Redis and MongoDB Sizing Guide

Analytics

Tyk has two types of analytics:

  1. Per request. Per request statistics contains information about each request, like path or status. It is also possible to enable “detailed request logging” where it will log base64 encoded data.
  2. Aggregate. Aggregate statistics, aggregated by hour are available for the following keys: APIID, ResponseCode, APIVersion, APIKey, OauthID, Geo, Tags and TrackPath.

When you make a request to the Tyk Gateway, it creates analytics records and stores them in a temporary Redis list, which is synced (and then flushed) every 10 seconds by the Tyk Pump. The Pump processes all synced analytic records, and forwards them to configured pumps. By default, to make the Tyk Dashboard work, there are 2 pumps: mongo (per request) and mongo_aggregate (for aggregate).

Redis

The average single request analytics record (without detailed logging turned on) is around 1KB.

In terms of Redis, in addition to key storage itself, it should be able to hold the last 10 seconds of analytics data, preferably more, in the case of a Tyk Pump failure. So if you have 100 requests per second, you will need approximately 6MB for storing 60 seconds of data. Be aware that if detailed logging is turned on, this can grow by a magnitude of 10.

MDCB and Multi-Cloud clients - the gateways write the data to a temporary Redis list and periodically send the analytics directly to the MDCB server, which, similar to Pump, processes them for purging to MongoDB.

MongoDB

The aggregate record size depends on the number of APIs and Keys you have. Each counter size ~50b, and every aggregated value has its own counter.

So an hourly aggregate record is computed like this: 50 * active_apis + 50 * api_versions + 50 * active_api_keys + 50 * oauth_keys, etc.

The average aggregate record size (created hourly) on our cloud is about ~ 40KB (a single record includes all the aggregate stats mentioned above).

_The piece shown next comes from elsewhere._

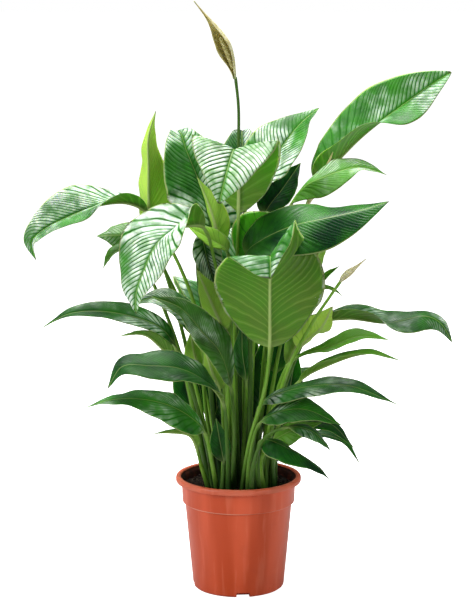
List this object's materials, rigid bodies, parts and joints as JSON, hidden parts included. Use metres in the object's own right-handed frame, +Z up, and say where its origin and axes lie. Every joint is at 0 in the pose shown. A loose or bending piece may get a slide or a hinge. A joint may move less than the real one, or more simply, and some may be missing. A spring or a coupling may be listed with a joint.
{
  "type": "potted peace lily",
  "caption": "Potted peace lily: broad glossy dark green leaves arching out on long stalks, slim rolled cream spathes, standing in a terracotta-coloured plastic nursery pot.",
  "frame": {"origin": "centre of the flat underside of the pot, on the ground", "axes": "+Z up along the pot's axis, -Y the front that the plant faces, +X to the viewer's right"},
  "size_m": [0.5662, 0.4552, 0.7904],
  "materials": {
    "pot": "satin",
    "soil": "matte",
    "leaf": "satin",
    "flower_stalk": "satin",
    "spathe": "satin",
    "spadix": "matte"
  },
  "bodies": {
    "root": {"nursery_pot": "pot", "potting_soil": "soil", "tall_flower_stalk": "flower_stalk", "tall_flower_spathe": "spathe", "tall_flower_spadix": "spadix", "small_flower_stalk": "flower_stalk", "small_flower_spathe": "spathe", "furled_bud_stalk": "flower_stalk", "furled_bud": "spathe", "leaf_top_right": "leaf", "leaf_upper_right": "leaf", "leaf_upper_back": "leaf", "leaf_crown_folded": "leaf", "leaf_front_broad": "leaf", "leaf_right_trough": "leaf", "leaf_front_left": "leaf", "leaf_far_left": "leaf", "leaf_left_upright": "leaf", "leaf_upper_left": "leaf", "leaf_centre_slender": "leaf", "leaf_centre_bright": "leaf", "leaf_centre_hanging": "leaf", "leaf_centre_young": "leaf", "leaf_left_dark": "leaf", "leaf_left_silver": "leaf", "leaf_left_long": "leaf", "leaf_left_slender": "leaf", "leaf_lower_left": "leaf", "leaf_bottom_left": "leaf", "leaf_bottom_left_small": "leaf", "leaf_base_small": "leaf", "leaf_left_behind": "leaf", "leaf_left_behind_small": "leaf", "leaf_right_twisted": "leaf", "leaf_upper_right_shaded": "leaf", "leaf_right_behind": "leaf", "leaf_right_young": "leaf", "leaf_right_curled_tip": "leaf", "leaf_far_right": "leaf", "leaf_right_pale": "leaf", "leaf_right_narrow_upper": "leaf", "leaf_right_narrow_lower": "leaf", "leaf_lower_right_long": "leaf", "leaf_lower_right_broad": "leaf", "leaf_lower_right_silver": "leaf", "leaf_lower_right_olive": "leaf", "leaf_lower_right_outer": "leaf", "leaf_lower_right_slender": "leaf", "leaf_bottom_right": "leaf", "leaf_right_cupped": "leaf", "leaf_inner_centre": "leaf", "leaf_inner_right": "leaf", "leaf_inner_left": "leaf", "leaf_inner_front": "leaf", "leaf_back_high": "leaf", "leaf_back_right": "leaf", "leaf_back_left": "leaf", "leaf_back_low": "leaf", "leaf_back_low_right": "leaf", "leaf_back_low_left": "leaf"}
  },
  "joints": []
}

So for 1 million requests per day, it will generate 1KB * 1M request stats (1GB) + 24 * 40KB aggregate stats (~1MB).

Per month: 30GB request logs + 30MB aggregate logs

MongoDB Working Data

Working data in terms of MongoDB is the data you query most often. The graphs displayed on the Tyk Dashboard, except for the Log browser, use aggregated data.

So if you rely only on this kind of analytic data, you will not experience issues with working data and memory issues. It is literally hundreds of MBs.

Even if you use the Log browser, its usage access is usually quite random, and it is unlikely that you check requests for every request. So it can’t be called working data. And it is ok to store it on disk, and allow MongoDB to do the disk lookups to fetch the data.

Note, that in order to do fast queries, even from the disk, MongoDB uses indexes. MongoDB recommends that indexes should fit into memory, and be considered working data, but only the part of the index which is commonly used. For example the last month of data.

For an aggregate collection, the average index size is 6% from the overall collection. For requests stats it is around 30%.

Example

If you serve 1MB requests per day, and require fast access to the last seven days of request logs (usually way less, and the performance of the log viewer is not a concern), with 3 months of aggregated logs, the memory requirements for MongoDB can be as follows:

Request_logs_index ( 30% * (1GB * 7) ) + aggregated(3month * 30MB) ~= 2.1GB + 90MB = ~ 2.2GB

In addition to storing working data in memory, MongoDB also requires space for some internal data structures. In general multiplying the resulting number by 2x should be enough. In the above example, your MongoDB server should have around 4.4GB of available memory.